Per byte on the SPI there are two interrupts and the summe claims in the zoomed picture almost half of the time. In between the main program has time to process the data, resp. save the data.
Obviously this timing doesn´t allow to increase the data throughput or is there any significant improvement possible?

Regards, Bernd

over 8 years ago

0 Clemens Ladisch over 8 years ago

Guru 321500 points

Try using DMA.

0 Jace H over 8 years ago in reply to Clemens Ladisch

TI__Guru 56685 points

Hello BO,

A few things to consider here.

How fast are you running the SPI Lines (aka USCI Module) ? Increasing this can give you more throughput.
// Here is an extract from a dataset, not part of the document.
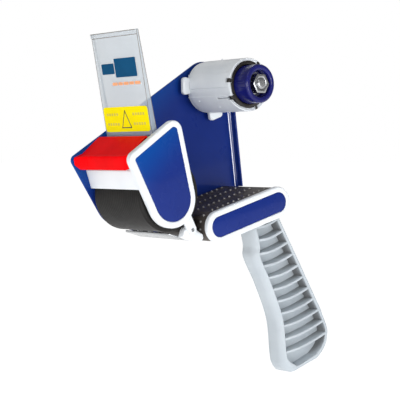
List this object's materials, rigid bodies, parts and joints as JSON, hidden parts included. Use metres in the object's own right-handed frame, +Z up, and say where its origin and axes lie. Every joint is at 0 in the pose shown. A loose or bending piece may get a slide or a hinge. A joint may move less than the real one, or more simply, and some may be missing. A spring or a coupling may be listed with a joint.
{
  "type": "tape dispenser",
  "caption": "Hand-held pistol-grip dispenser for wide packing tape: one-sided steel frame, braked spool, pressing roller, guarded cutter and hinged clear flap.",
  "frame": {"origin": "centre of the tape spool, on its axis at the middle of the tape's width", "axes": "+X from the nose to the grip, +Z up when held level, +Y towards the side plate; the roll goes on from -Y"},
  "size_m": [0.2069, 0.069, 0.2404],
  "materials": {
    "blue_lacquer": "gloss baked lacquer on sheet steel",
    "blue_inlay": "gloss",
    "white_plastic": "satin gloss",
    "spool_plastic": "satin",
    "grip_plastic": "fine satin",
    "black_plastic": "moulded",
    "black_rubber": "matte",
    "red_plastic": "gloss",
    "clear_plastic": "clear moulded",
    "yellow_label": "printed film",
    "print_ink": "printed ink",
    "blue_plastic": "gloss",
    "core_plastic": "moulded",
    "fibre": "pressed fibre",
    "zinc_steel": "zinc plated",
    "bright_steel": "ground",
    "spring_steel": "drawn wire"
  },
  "bodies": {
    "frame": {"frame_plate": "blue_lacquer", "nose_panel": "blue_inlay", "base_panel": "blue_inlay", "nose_housing": "white_plastic", "base_cover": "white_plastic", "guide_block": "white_plastic", "handle": "grip_plastic", "base_shell": "black_plastic", "tape_guide": "zinc_steel", "roller_washers": "zinc_steel", "spindle_washer": "zinc_steel", "spindle_nut": "zinc_steel", "spindle_bolt": "zinc_steel", "spring_seat": "zinc_steel", "housing_screws": "zinc_steel", "base_bolts": "zinc_steel", "axle_screw": "zinc_steel", "guide_rivets": "zinc_steel", "blade_screws": "zinc_steel", "blade": "bright_steel", "roller_axle": "bright_steel", "spindle_sleeve": "bright_steel", "guard_pin": "bright_steel", "flap_pin": "bright_steel", "guard_spring": "spring_steel", "flap_spring": "spring_steel"},
    "hub": {"hub_spool": "spool_plastic", "brake_ring": "black_plastic", "friction_disc": "fibre"},
    "pressure": {"pressure_washer": "zinc_steel", "brake_spring": "spring_steel"},
    "knob": {"knob": "blue_plastic", "knob_nut": "zinc_steel", "knob_washer": "zinc_steel"},
    "roller": {"roller_tyre": "black_rubber", "roller_core": "core_plastic", "roller_bushes": "core_plastic"},
    "guard": {"blade_guard": "red_plastic"},
    "flap": {"flap": "clear_plastic", "flap_label": "yellow_label", "flap_print": "print_ink"}
  },
  "joints": [
    {"name": "hub_spin", "type": "hinge", "parent": "frame", "child": "hub", "pos_m": [0, 0, 0], "axis": [0, 1, 0], "continuous": true},
    {"name": "brake_feed", "type": "slide", "parent": "frame", "child": "pressure", "axis": [0, 1, 0], "range_m": [-0.00063, 0.00125]},
    {"name": "knob_turn", "type": "hinge", "parent": "pressure", "child": "knob", "pos_m": [0, 0, 0], "axis": [0, 1, 0], "range_deg": [-181, 361]},
    {"name": "roller_spin", "type": "hinge", "parent": "frame", "child": "roller", "pos_m": [-0.074, 0, -0.0752], "axis": [0, 1, 0], "continuous": true},
    {"name": "guard_pivot", "type": "hinge", "parent": "frame", "child": "guard", "pos_m": [-0.0926, 0, -0.0423], "axis": [0, 1, 0], "range_deg": [0, 35], "stiffness_Nm_per_rad": 0.02, "springref_deg": -17.19},
    {"name": "flap_pivot", "type": "hinge", "parent": "frame", "child": "flap", "pos_m": [-0.087, 0, -0.0388], "axis": [0, 1, 0], "range_deg": [-30, 15], "stiffness_Nm_per_rad": 0.02}
  ],
  "couplings": [
    {"joint": "knob_turn", "follows": "brake_feed", "rad_per_m": 5026.5}
  ]
}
Please see section 4.2 Calculating the Maximum SPI Communication Speed within the Solutions to Common eUSCI and USCI Serial Communication Issues on MSP430™ MCUs application note for more information about max SPI clock Frequency.

How fast are you running MCLK? Increasing your core frequency to max will increase throughput.

What LPM are you using? Lower LPMs have increased wake-up times that can decrease throughput.

Are you using interrupts or polling method? For maximum speed for situations with minimal calculations ( just transferring an array) polling method may be faster for it takes a few CPU cycles to switch in/out of an interrupt. Polling method may not be compatible with some application requirements however.

Are you doing calculations with data before sending it out or sending a massive array that is filled with data? Sending a filled array will be faster as the CPU will not be busy calculating data to fill the buffer/array.

Try using DMA. By using DMA, you get around the extra CPU cycles needed to switch to an interrupt routine.